Nature of Oregon Day proclaimed on April 7

SALEM, OR -  The Oregon Department of Fish and Wildlife and the Oregon Conservation and Recreation Fund (OCRF) encourage all Oregonians to celebrate April 7 as Nature of Oregon Day. 

The Nature of Oregon Day represents a new opportunity for all Oregonians to bring awareness to critical conservation goals and reduce barriers for underserved communities to connect with the outdoors.   

"Oregon is renowned for its natural beauty, bounty, and unique places from our iconic forests to our stunning shorelines and majestic mountains," said Governor Kate Brown. "April 7th is Nature of Oregon Day––let's celebrate by getting outside and enjoying Oregon's amazing outdoor recreation opportunities. And let's take a moment to recognize what a healthy environment means for Oregonians of all backgrounds and walks of life," added Brown.  

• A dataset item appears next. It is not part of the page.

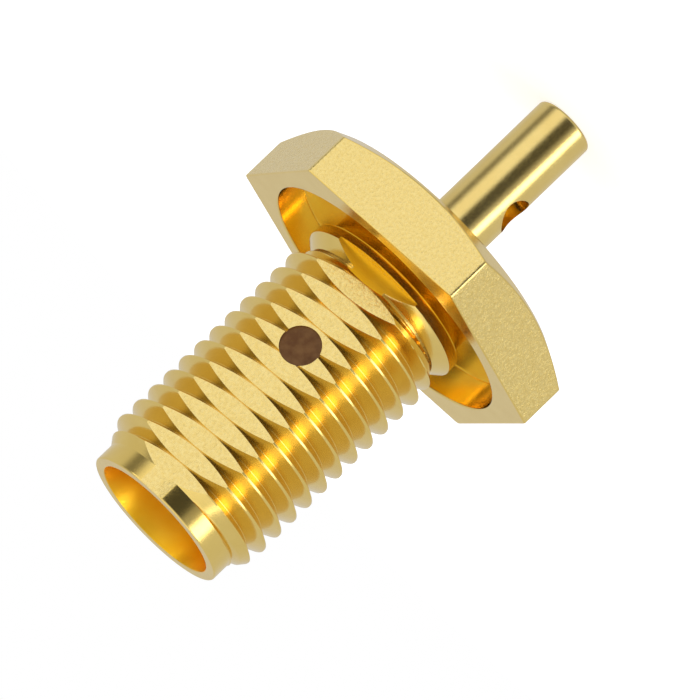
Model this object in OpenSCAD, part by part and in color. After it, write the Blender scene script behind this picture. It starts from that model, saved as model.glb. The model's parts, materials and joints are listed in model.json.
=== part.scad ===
// SMA bulkhead jack with a captive centre contact and a crimp stem.
// The connector stands on its own axis: +Z points out of the mating end, and
// z = 0 is the front face of the hexagonal flange, which seats on the panel.
// The anti-rotation flat of the barrel, and one flat of the hexagon, face -Y.
// All sizes are in millimetres.

/* [Hexagonal flange] */
// Width of the hexagon across its flats
hex_af = 11; // [10.6:0.1:14]
// Thickness of the flange
flange_t = 2.25; // [1.8:0.05:4]
// Angle between the corner chamfer and the back face
hex_chamfer_angle = 30; // [15:1:40]
// How far inside the flats the chamfer meets the back face
hex_chamfer_inset = 0.25; // [0.1:0.05:1]
// Outer diameter of the seal groove in the front face
seal_groove_d = 9.7; // [8:0.1:10]
// Depth of the seal groove
seal_groove_depth = 1.15; // [0.4:0.05:1.5]
// Diameter of the neck inside the seal groove
seal_neck_d = 5.6; // [5:0.05:6]

/* [Threaded barrel] */
// Length from the panel face to the mating end
barrel_len = 10.6; // [8:0.1:16]
// Major diameter of the coupling thread
thread_d = 6.32; // [6.2:0.01:6.6]
// Pitch of the coupling thread
thread_pitch = 0.7056; // [0.6:0.0001:0.8]
// Included angle of the thread's flanks
thread_angle = 60; // [55:1:70]
// Angle round the axis at which a crest crosses the panel face's height
thread_start = 37; // [0:1:359]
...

More than 4 million people and 700 species make Oregon home. Healthy landscapes are as vital to the animals and plants that live here as they are to our own physical, social, and economic well-being. The Conservation and Recreation Fund was established to work alongside ODFW and the Oregon Conservation Strategy, a blueprint for conserving Oregon's fish, wildlife, and habitats. The program provides grants to projects that benefit Conservation Strategy species and also support community-science research, outdoor equity and recreation accessibility. 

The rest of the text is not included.